Here's the site of AGEIA, the maker of physx. You can download there some presentations, movies, screens. www.ageia.com
The PhysX processor is very powerful. Normal CPUs can calculate the phyics for maybe 50 objects on the scene without slowing the animation. PhysX can calculate physics for over 50 000 objects without slowing animation. PhysX also calculates the phisycs better, more realistic, like in a real world. In game which supports physics everything will be interactive, you will always be able to crash the wall with bazooka. The systems like Havos just simulates the physics and not for all objects so you cant destroy the wall in Half-Life 2 with bazooka. Look there: http://physx.ageia.com/footage.html there are 3 real-time footages. Looks amazing
PhysX is not the only thing to calculate physics. There is also Havok FX. Havok FX is not a card, it's technology invented by Havok and it will be used with nVidia cards. You can use Havok FX if you have GeForce 6 or GF 7, but it's recomended to have the stronger cards in SLI to calclate the physics with good speed. To use havok fx you will probably need to have some havok software. I don't like Havok FX because:
1. It uses GPUs performance (one pipeline if I remember good)
2. It's not as good as PhysX (slower)
I read about this a while ago in some magazine, i think it was either CPU or PC Modder. But they had an article that these things were in development set for release in either late 06' or early 07'.
Pesonally, being a late adapter of new hardware, and an early adapter of new software...ill probably have to make an exception on this thing. For example i JUST recently bought a FX5500 and have OCed it to be pretty close to some comparable new cards out on the market today. But that just goes to show how late im talking about when i say im a late adapter. However, since new games and software may require this as early as the fall of 07', it is likely that i will have to be an early adapter of the PPU in order to be an early adapter of the new software.
But image if they some how could figure out how to put utilize this hardware for an OS, i cant image what they could do with it in that sense, but im sure that there are PLENTY of possibilities that microsoft and linux developers are already playing with.
While the video and the idea of a PPU is impressive, games that will use the PPU in the near future will ONLY use it for effects. Otherwise, non-PPU users will not be able to play them. The future of this card has so much potential, but the main thing I am wondering about is how it will evolve... Will it be like a vid card, where there are better and worse ones? Or will it be like a network card, where every one performs about the same. The possibilities with everything are endless.
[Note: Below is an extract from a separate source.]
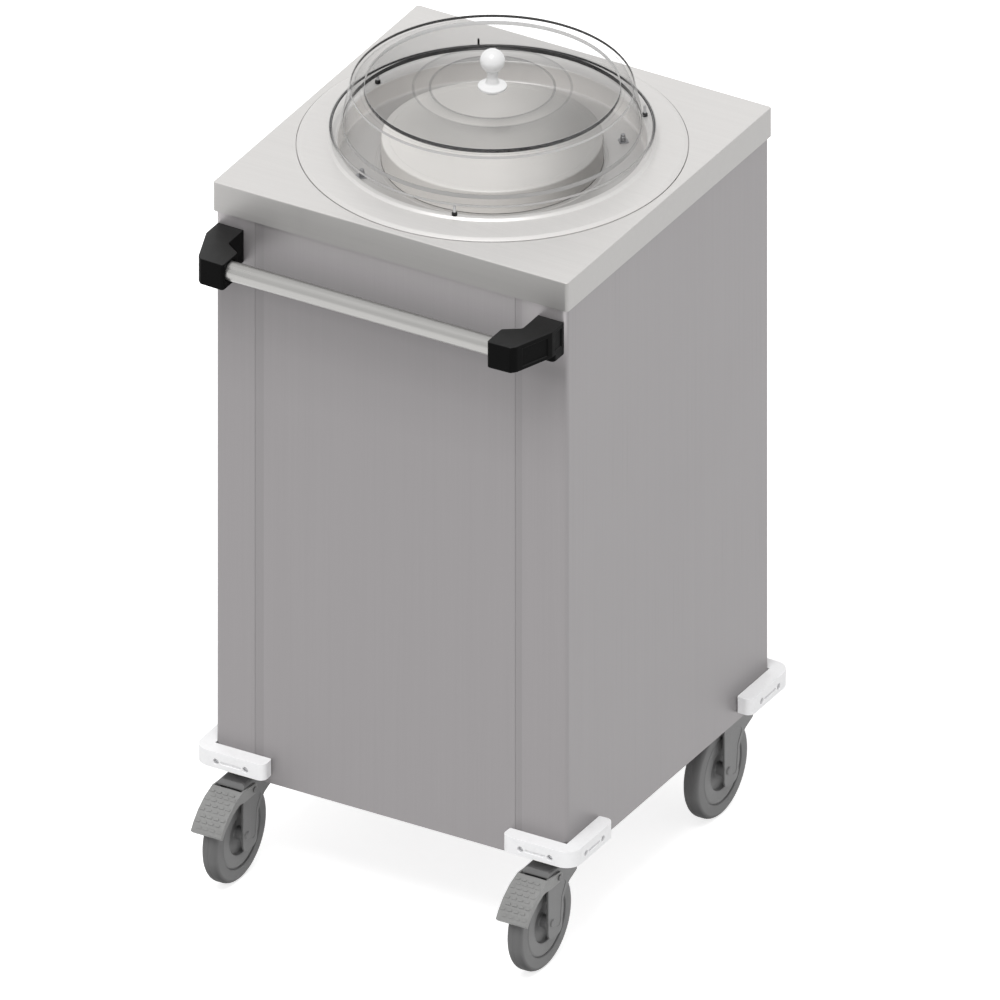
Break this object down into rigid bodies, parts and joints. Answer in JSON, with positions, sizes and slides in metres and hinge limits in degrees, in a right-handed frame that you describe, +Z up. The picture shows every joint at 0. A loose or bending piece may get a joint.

And Sebaci, the CPU of a computer can do around 500 (with 1000 or so on a dual-core) object calculations. The PPU will start being able to do around 5000. So there is a 10x jump there. Not quite as significant as you were suggesting, but still there
As for the Havok engine, it will run mainly on SLI systems (OR crossfire ATI systems -- ATI will allow the cards to be different though, so anyone want to use an old card as a surrogate PPU? ). It will completely ignore the second GPU in terms of SLI, only using it for physics processing. Therefore, it will probably use ALL the pipelines. But either way, it will still be MUCH slower than a direct PPU, only processing 2000 or so instances at a time.
Another thought on all of this... Is it really necessary? No. And I will explain why. As of now, all calculations on a figure are performed like the objects in the HL2 engine, because it is the most revolutionary. Being a mapper for CS and CSS, I know much about the engine. Calculations are performed VERY VERY inefficiently, with an object being split into basic polygons, with the forces then simulated on each individual poly, which adds to a whole vector for response movement in the 3d virtual world. If another engine came along (HL3 plz?) that would revolutionize gaming like HL2 did, then it would likely learn to do these same calculations on one figure as a whole, modifying the verticies and being able to calculate and recalculate the whole figure, instead of its parts. "But what if it split into pieces, squirrely?" Well, it would do the calculations independantly, JUST LIKE THE PPU. Unfortunately, the whole prospect of this revolutionary engine is extremely difficult. Advanced physics calculations on a scale like this have never been attempted, and hopefully, the geniuses at Valve are working on something of the sort now.
But whatever happens with all of this... We will be blown away in the near future by insane effects, mind-blowing graphics, and almost real-life physics on games. I look forward to it.
|The PPU will start being able to do around 5000 |
Much more, really much more.
|As for the Havok engine, it will run mainly on SLI systems (OR crossfire ATI systems -- ATI will allow the cards to be different though, so anyone want to use an old card as a surrogate PPU? Smile ). It will completely ignore the second GPU in terms of SLI, only using it for physics processing. Therefore, it will probably use ALL the pipelines. But either way, it will still be MUCH slower than a direct PPU, only processing 2000 or so instances at a time. |
Where did you read that? Havok is not the same as Havok FX. Havok FX will run only with nVidia cards, ATI has nothing to do with Havok corporation, and ATI works on his own integrated physics accelator in radeons
I think PPU is necessary. Havok in Half-Life 2 is weak, has bugs and not all objects are interactive. As I said, you can't even crush the wall with bazooka
Not that it matters anyways (but I would still like to know), where did you see that it would display more than 5000 instances? The dudes on [H]ard OCP (that actually have the card) say it is 5000. I can get a link if you really care
I read about the Havok also on [H]ard OCP, and I did re-read my post, and I did imply that Havok was going onto ATI cards. Like you said, this is completely false; they are working independantly. I meant Havok FX when I talked about it in my last post... It seems almost common sense that I would not be talking about a preexisting engine.
While the current physics are weak, what you are suggesting is probably far in the future, when PPUs are on every machine. PPUs in the near future will simply be doing effects and such, because the games that will use a PPU will have the PPU use optional.